Bir Maskenin İtirafları
Yukio Mişima
 Editörün Notu
Kawabata, Nobel'in kendisinden önce Mişima'ya verilmesi gerektiğini söyler.  Onun için "dünya çapında olağanüstü bir yetenek, 300 yılda bir doğan dahîlerden biri. Benden çok yukarılarda" der.
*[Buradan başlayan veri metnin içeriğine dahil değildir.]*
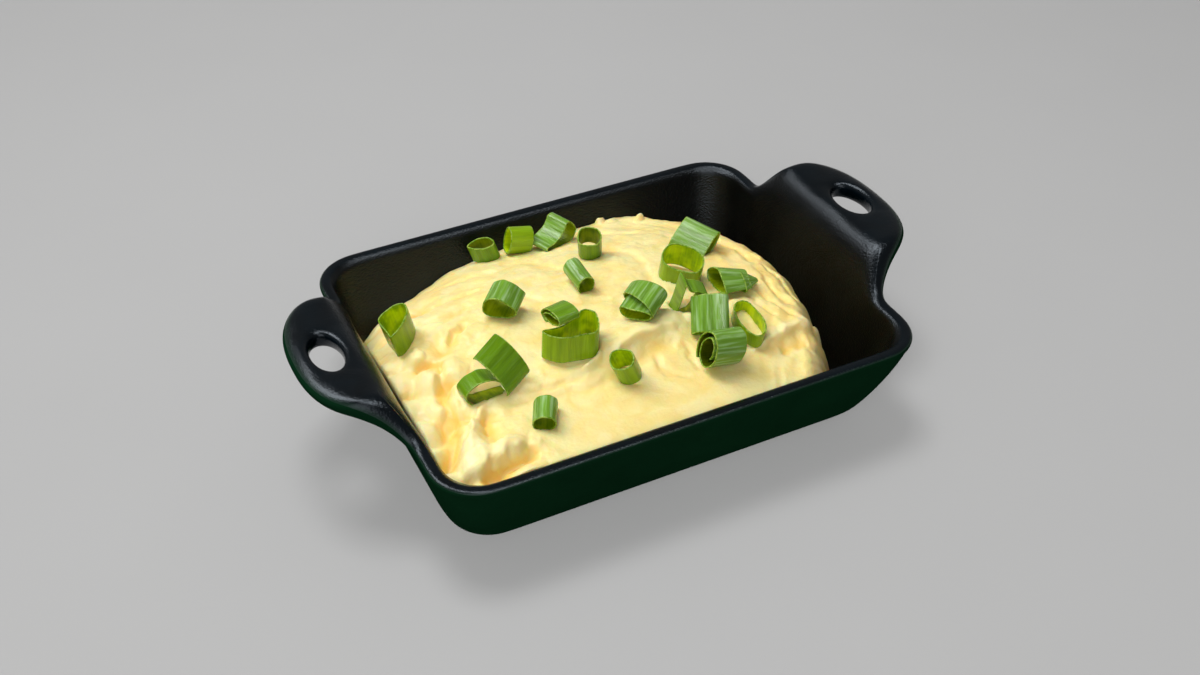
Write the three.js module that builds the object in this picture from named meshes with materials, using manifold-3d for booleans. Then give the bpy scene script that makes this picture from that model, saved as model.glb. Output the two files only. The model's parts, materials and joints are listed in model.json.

Mişima İkinci Dünya Savaşının kaotik ortamında geçen yarı-otobiyografik çarpıcı romanı "Bir Maskenin İtirafları" nda  ölüm, şiddet, vahşet ve çarpık seks dürtüleri ile kanlı fanteziler içinde yalpalayan  kitap kahramanının, sosyal baskılardan kendisini korumak amacıyla bir "maske" arkasına saklanmasını anlatır.  Mişima'ya göre toplumun kendisi hastalıklıdır ve herkes sanki bir maskeli balodadır...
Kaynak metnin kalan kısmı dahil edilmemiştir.